** start **

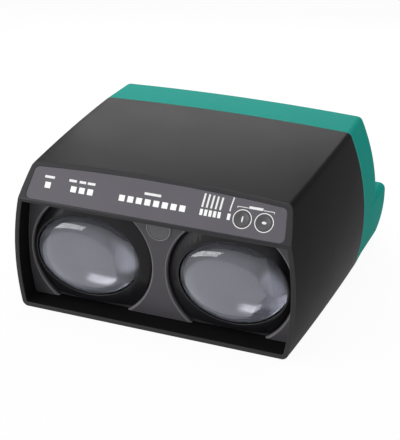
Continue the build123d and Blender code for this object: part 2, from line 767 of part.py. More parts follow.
nodes = {
    "front_hood": make_hood(),
    "rear_housing": make_housing(),
    "seam_gasket": make_gasket(),
    "lens_plate": make_plate(),
    "sight_window": make_sight_window(),
    "display_film": make_film(),
    "display_board": make_display_board(),
    "indicator_lamps": make_leds(),
    "button_switches": make_switches(),
    "supply_connector": make_supply_connector(),
    "supply_pins": make_supply_pins(),
    "network_connector": make_network_connector(),
    "network_contact_carrier": make_socket_core(),
    "connector_gaskets": make_gaskets(),
    "connector_nuts": make_nuts(),
    "main_board": make_main_board(),
    "board_pillars": make_pillars(),
    "filter_choke": make_coil(),
    "capacitors": make_capacitors(),
    "processor": make_processor(),
    "mounting_inserts": make_inserts(),
    "housing_screws": make_screws(),
}
for name in GUIDES:
    nodes[name] = make_guide(name)
for name in BUTTON_X:
    nodes[name] = make_button(name)
for side, part in ((-1, "transmitter"), (1, "receiver")):
    nodes[part + "_lens"] = make_lens(side)
    nodes[part + "_lens_ring"] = make_lens_ring(side)
    nodes[part + "_tube"] = make_tube(side)
    nodes[part + "_board"] = make_cell_board(side)
    nodes[part + "_diode"] = make_cell(side)

os.makedirs("parts", exist_ok=True)
for name, shape in nodes.items():
    export_step(shape, f"parts/{name}.step")
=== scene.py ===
import json
from math import atan2, cos, pi, radians, sin

import bmesh
import bpy
from mathutils import Matrix, Vector
from mathutils.bvhtree import BVHTree


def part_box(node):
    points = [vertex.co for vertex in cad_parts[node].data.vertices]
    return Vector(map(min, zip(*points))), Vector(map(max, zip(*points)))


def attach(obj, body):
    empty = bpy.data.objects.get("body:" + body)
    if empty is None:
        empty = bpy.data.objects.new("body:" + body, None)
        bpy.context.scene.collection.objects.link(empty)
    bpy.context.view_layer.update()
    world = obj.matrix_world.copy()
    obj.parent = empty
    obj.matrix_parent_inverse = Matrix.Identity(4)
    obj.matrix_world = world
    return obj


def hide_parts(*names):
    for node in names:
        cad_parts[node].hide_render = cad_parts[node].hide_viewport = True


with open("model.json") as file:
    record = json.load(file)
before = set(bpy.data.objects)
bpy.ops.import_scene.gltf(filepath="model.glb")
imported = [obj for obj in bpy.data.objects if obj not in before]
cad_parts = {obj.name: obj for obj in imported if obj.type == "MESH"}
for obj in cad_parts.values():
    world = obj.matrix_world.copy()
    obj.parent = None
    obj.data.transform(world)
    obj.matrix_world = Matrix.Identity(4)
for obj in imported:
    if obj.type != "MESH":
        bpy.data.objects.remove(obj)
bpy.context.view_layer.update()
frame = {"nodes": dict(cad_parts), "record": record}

# Looks of an optical data coupler: a black hood with two lenses and a display strip on
# its brow, and a green housing behind. Metres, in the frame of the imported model.
nodes = frame["nodes"]
MM = 0.001

# Camera, solved from the edges of the photograph (400 x 440).
CAMERA_PLACE = (0.24868, -0.65528, 0.37229)
CAMERA_AZIMUTH = 21.04
CAMERA_RISE = 25.91
CAMERA_ROLL = 0.59
CAMERA_LENS = 104.85
CAMERA_NEAR = 0.01
SENSOR = 36.0

# The display's plane: foot of the brow and its lean from upright.
BROW_FOOT = Vector((0.0, -85.0, 69.1)) * MM
BROW_LEAN = radians(35.8)

# Lens: oval outline, steep shoulder in front and a silvered bowl behind.
LENS_HALF_W = 31.4 * MM
LENS_HALF_H = 24.4 * MM
LENS_SIDE = 43.95 * MM
LENS_HEIGHT = 33.9 * MM
LENS_APEX = -79.4 * MM
LENS_BACK = -68.6 * MM
LENS_BOWL = 5.0 * MM
SHOULDER = 2.9
PROFILE_POINTS = 28

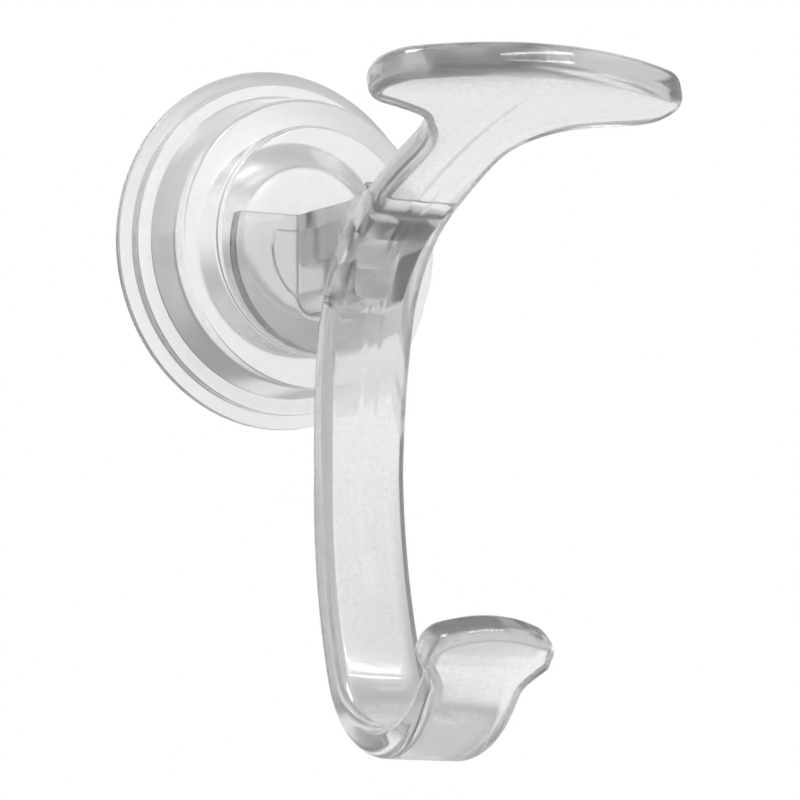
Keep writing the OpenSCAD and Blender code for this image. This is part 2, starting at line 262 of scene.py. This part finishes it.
softbox("key_softbox", (-0.35, -0.45, 0.95), HOOK_MIDDLE, 0.5, 0.5, 8)
softbox("upper_strip_light", (0.37, -0.70, 0.60), HOOK_MIDDLE, 0.42, 0.022, 0.5)
softbox("lower_strip_light", (0.35, -0.76, 0.50), HOOK_MIDDLE, 0.42, 0.015, 0.35)

# %% [markdown]
# ## Rounded outlines
# Both mouldings start from drawn outlines whose corners are rounded by arcs. A corner
# is written as (x, y, radius), and a radius of 0 leaves it sharp. The CAD source has
# the same outlines in coarser steps. They are drawn again here, because clear plastic
# shows every facet as a bent streak of light. A bevel would round them too, but it gives
# all corners one width, and here each has its own radius.

# %% Outline helpers
ARC_STEPS = 14


def corner_arc(before, corner, after, radius):
    """Points of the arc that rounds one corner of an outline."""
    p = np.array(corner[:2], float)
    u = np.array(before[:2], float) - p
    w = np.array(after[:2], float) - p
    u, w = u / np.linalg.norm(u), w / np.linalg.norm(w)
    half = math.acos(max(-1.0, min(1.0, float(u @ w)))) / 2
    middle = (u + w) / np.linalg.norm(u + w)
    centre = p + middle * radius / math.sin(half)
    start = p + u * radius / math.tan(half) - centre
    end = p + w * radius / math.tan(half) - centre
    first = math.atan2(start[1], start[0])
    sweep = math.atan2(start[0] * end[1] - start[1] * end[0], start @ end)
    return [centre + radius * np.array((math.cos(first + sweep * k / ARC_STEPS),
                                        math.sin(first + sweep * k / ARC_STEPS)))
            for k in range(ARC_STEPS + 1)]


def rounded(corners):
    """An open run of rounded corners, whose first and last are sharp."""
    run = []
    for i, corner in enumerate(corners):
        if corner[2] == 0:
            run.append(np.array(corner[:2], float))
        else:
            run += corner_arc(corners[i - 1], corner, corners[i + 1], corner[2])
    return run


def divided(run, step):
    """The same run with no step longer than the given length."""
    fine = []
    for a, b in zip(run, run[1:]):
        n = max(1, math.ceil(np.linalg.norm(b - a) / step))
        fine += [a + (b - a) * k / n for k in range(n)]
    return fine + [run[-1]]


# %% [markdown]
# ## The strip's route
# The hook is one flat strip, bent. From the side it is a chain of arcs that all turn
# one way, from the coat head down over the socket, along the arm and round the J. A
# Blender curve could carry it, but arcs keep the true radii of a bent strip. A piece of
# the route is (length, turn), and a place on it is (distance from the wall, height,
# heading). The whole strip is placed by the one point at which it stands upright.
# Lengths here are millimetres, as in the CAD source.

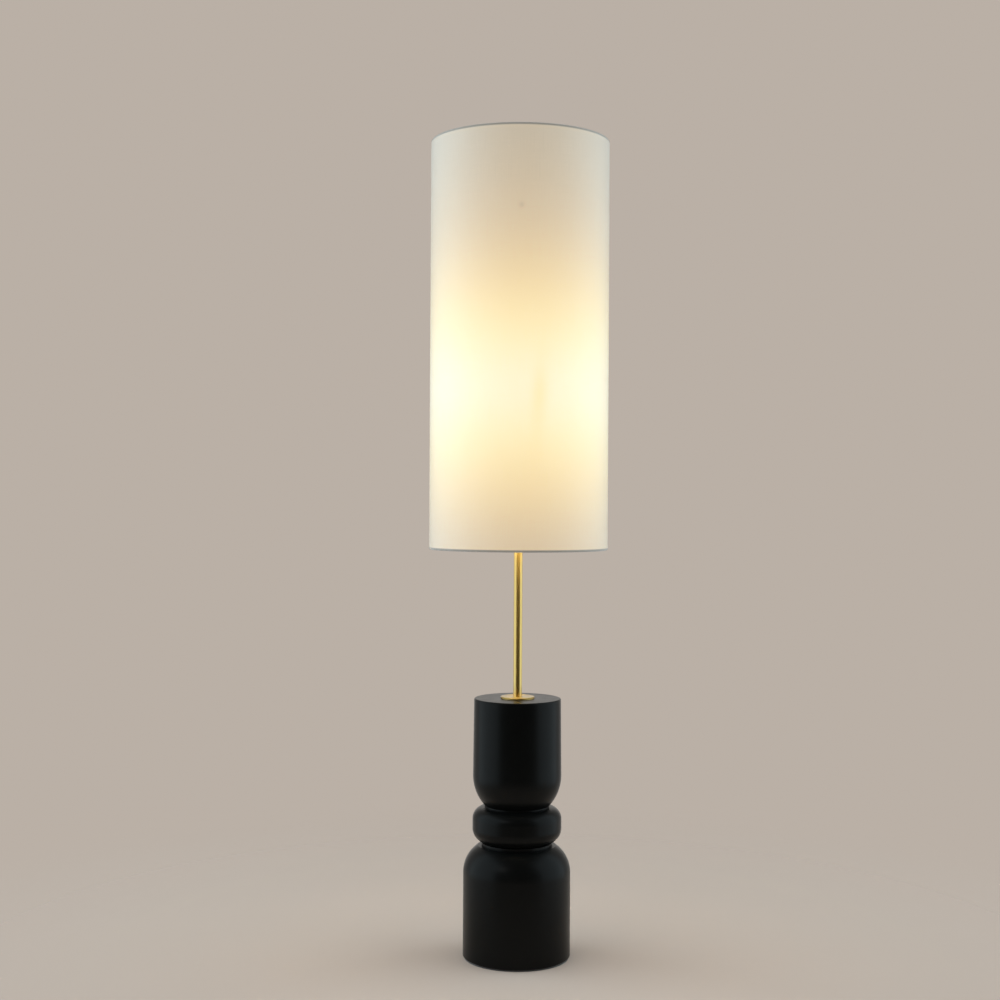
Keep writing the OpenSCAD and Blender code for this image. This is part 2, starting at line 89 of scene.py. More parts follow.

** end **

• [What is needed]: Say how many lines of the data hold the string "context". Reply with the number alone.

• [Task answer]: 3